Just personal experience here, so FWIW. I did touch on this in a comment in a thread above (before I read your post).

I think aging is a compromise between steaks and roasts and hamburger. Aging, again IMHO, really improves steaks. And, my experience is all the way from eating moose, caribou, sheep, etc. in my hunting days to feeding a whole lot of corn-fed cattle in feedlots. After we returned to the farm and started feeding cattle, we would compromise on how long to hang the carcasses, as the hamburger, to us, didn't taste as good when aged too long.
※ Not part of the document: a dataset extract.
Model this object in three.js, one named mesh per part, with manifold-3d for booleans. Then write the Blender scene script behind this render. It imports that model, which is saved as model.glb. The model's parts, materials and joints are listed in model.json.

And, taking it out of the freezer meant using it pretty much immediately if the carcass was aged.

While aging is generally thought to be good for well finished beef, it will also improve meat that carries very little fat, IMHO. I related in that previous post how we treated sheep meat when on a float trip. With moose, we would often hang the carcasses and cut off what we wanted each night too. Every day the place we cut off would crust over and seal back up. If flies were bad, early in the season, we would carry large tins (bulk) of pepper to coat the meat - paying close attention to getting the pepper into any cracks in the hanging meat. Every day it hung it got better. Interestingly, the first moose my (new at that time) wife cooked was one that I say traveling at a brisk clip across the mountainside from about 2-3 miles away. I knew where all the paths led in that country, and when my hunter shot the big bull (rack in the mid 60s), all he could see was hair in the scope. The meat was burgundy red from running - and it froze overnight. That meat never got a chance to age - and with the blood in the meat like that, it needed aging. My wife stewed the T-bone steaks. Taste was fine, but you couldn't chew it any other way. One time, a new hunter arrived in camp, and when I loaded the track machine to move to the outpost, I rolled a moose neck out from under the plywood shack. The weather had been rainy for days, and I had shoved it under the shack to keep it out of the rain. The piece of neck was steel gray from the rainy weather. The hunter asked what I was going to do with that? I said that it was camp meat. He laughed and laughed at the joke. When we finally arrived at the outpost, and I got everything unloaded, I grabbed the piece of neck and hauled it up on the deck. Again he asked what I was doing with it. But he was hungry when dinner came. He watched me trim off all the steel gray coating and cut steaks off the bright red meat underneath. Even the neck meat was reasonably tender when we ate it. (One note too - I learned early on to never fry meat slowly on low heat. You have to get the pan really hot - hot enough to make a mess when you put the meat in the pan.)

Anyway, again, FWIW, those are a few of my experiences.